As for my the focal distance check; the focal distance it said on the lenses matched reality. It was a little bit off, but that was also the case for the original Nikkors and so I called it withing the margin of error.

I’m very pleased with the results. The 85mm lenses are really close. The Nikkor one is better, but the Super-Takumar is not that far behind. It’s still sharp and has minimal CA even with the adapter. Maybe even a little bit better than the original on the CA in some areas?

As for the 35mm test it is a bit unfair as I compared a fixed focal lens to a zoom lens. However, I am pleasantly surprised to see that the Super-Takumar is really sharp (sharper than the Nikkor zoom) and has very little CA even with the adapter.

Unfortunately I didn’t have an original Nikkor lens to compare the 200mm to. However, I’d say the 200mm holds up. It not as sharp as the others and it has more CA, but that’s to be expected. It’s still very good.


Can I use the old M42 Super-Takumar lenses? Absolutley! Are there any ill effects of the M42 to F-mount adapter and the corrective lens? Maybe. A little loss of light, and lack of metering. While this may be an issue for some, to me this is no big deal. What pleases me very much is that there seem to be hardly any loss of optical quality and that focusing work. Now that I know the image quality is good enough, I can’t wait to get to work with these lenses to see how they perform in real life and how they are to work with!

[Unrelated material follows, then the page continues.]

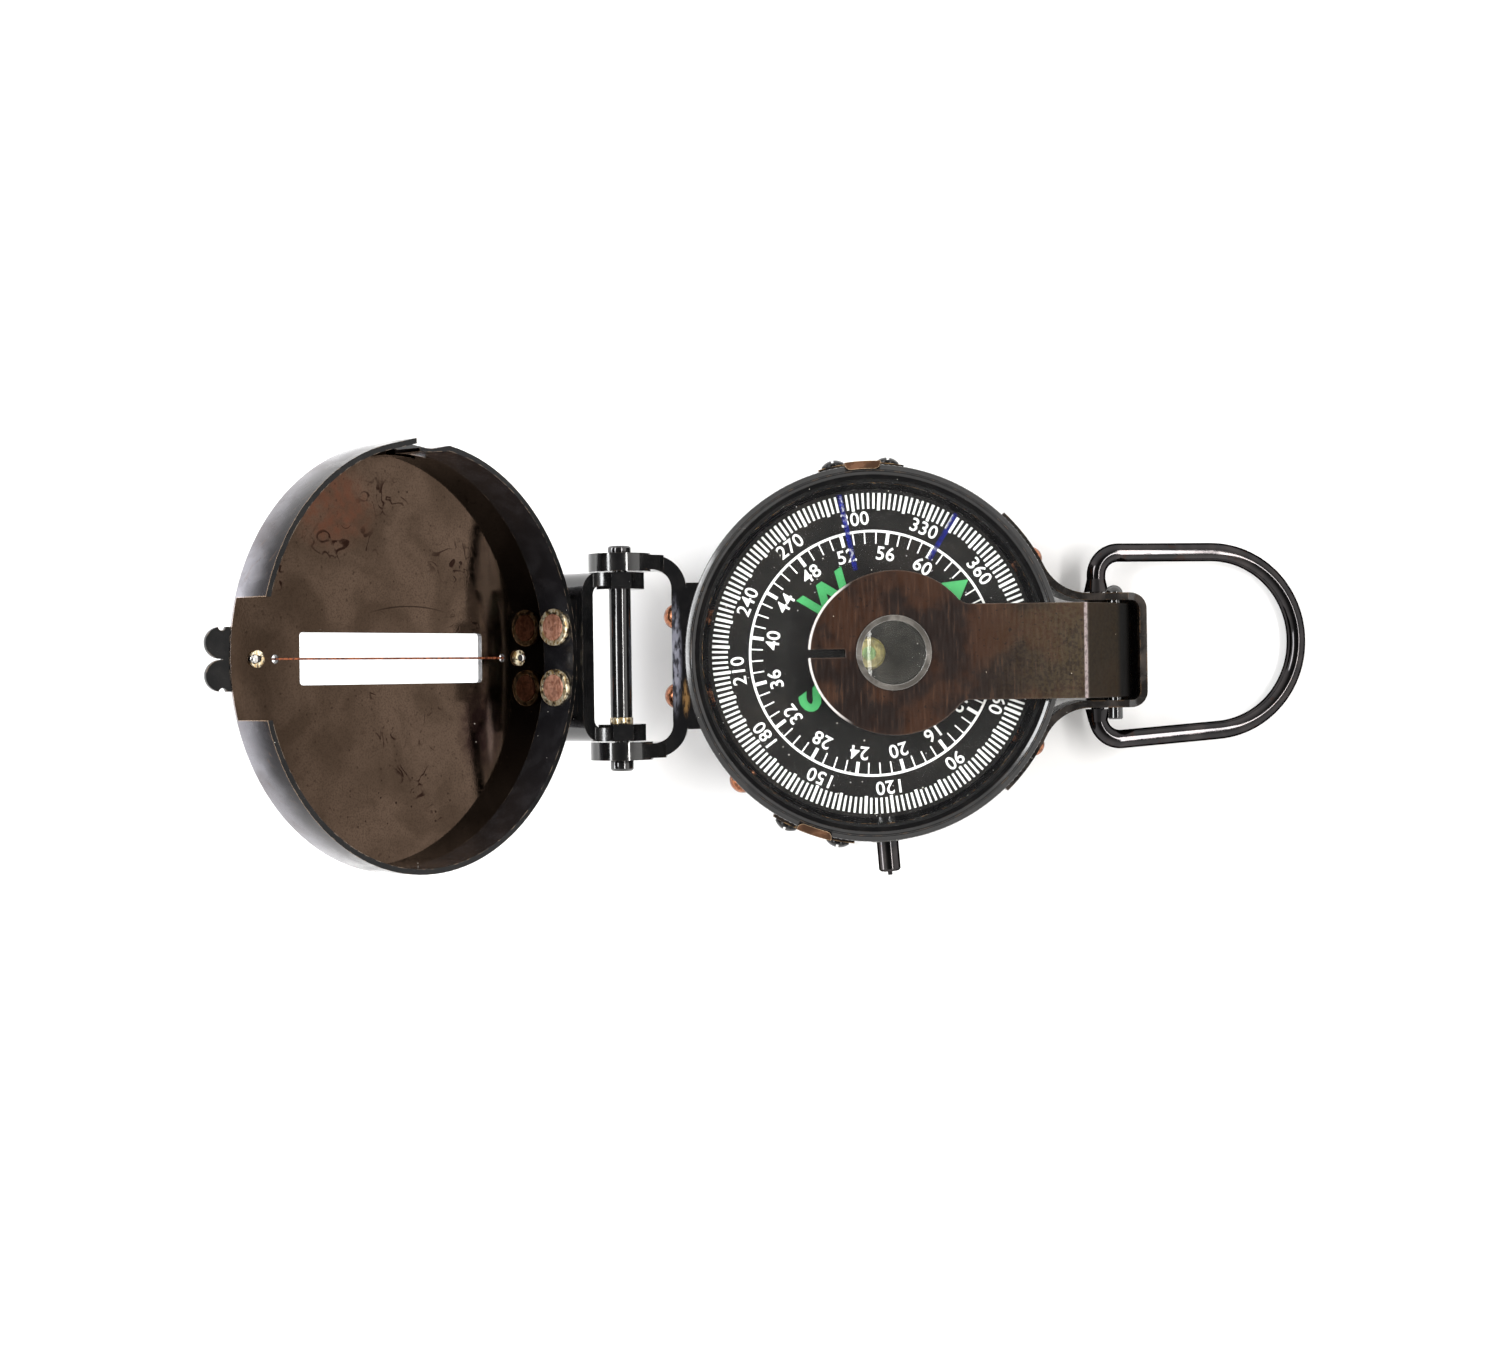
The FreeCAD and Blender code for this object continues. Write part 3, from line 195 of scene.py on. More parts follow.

I realize there are several things about this test that are just not right. For one you can’t compare a zoom-lens to a fixed focal lens the way I did. Second the light is not controlled in any way, hence it may have shifted from shot to shot. And so on… This was just a simple empirical test I decided to do on a Sunday morning to see if these lenses were usable at all with the adapter or if the adapter would mess up the optical quality.